[Saved entries]
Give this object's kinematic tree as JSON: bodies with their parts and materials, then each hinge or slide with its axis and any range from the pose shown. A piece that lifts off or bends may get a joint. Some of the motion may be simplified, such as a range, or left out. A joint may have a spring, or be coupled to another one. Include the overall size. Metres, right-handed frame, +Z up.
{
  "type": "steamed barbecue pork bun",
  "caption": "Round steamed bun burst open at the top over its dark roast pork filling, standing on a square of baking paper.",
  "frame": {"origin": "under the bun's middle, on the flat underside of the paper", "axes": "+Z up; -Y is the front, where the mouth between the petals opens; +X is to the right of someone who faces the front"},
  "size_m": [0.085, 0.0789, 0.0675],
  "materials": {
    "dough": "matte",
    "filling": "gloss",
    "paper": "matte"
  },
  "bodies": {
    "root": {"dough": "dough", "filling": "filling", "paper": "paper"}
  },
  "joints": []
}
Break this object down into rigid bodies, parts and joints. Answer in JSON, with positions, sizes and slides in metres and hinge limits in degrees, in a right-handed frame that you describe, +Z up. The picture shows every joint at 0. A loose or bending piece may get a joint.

* Requirement
Identify every line where the string "right" appears.

* Answer in full
Give this object's kinematic tree as JSON: bodies with their parts and materials, then each hinge or slide with its axis and any range from the pose shown. A piece that lifts off or bends may get a joint. Some of the motion may be simplified, such as a range, or left out. A joint may have a spring, or be coupled to another one. Include the overall size. Metres, right-handed frame, +Z up.
  "frame": {"origin": "under the bun's middle, on the flat underside of the paper", "axes": "+Z up; -Y is the front, where the mouth between the petals opens; +X is to the right of someone who faces the front"},
Break this object down into rigid bodies, parts and joints. Answer in JSON, with positions, sizes and slides in metres and hinge limits in degrees, in a right-handed frame that you describe, +Z up. The picture shows every joint at 0. A loose or bending piece may get a joint.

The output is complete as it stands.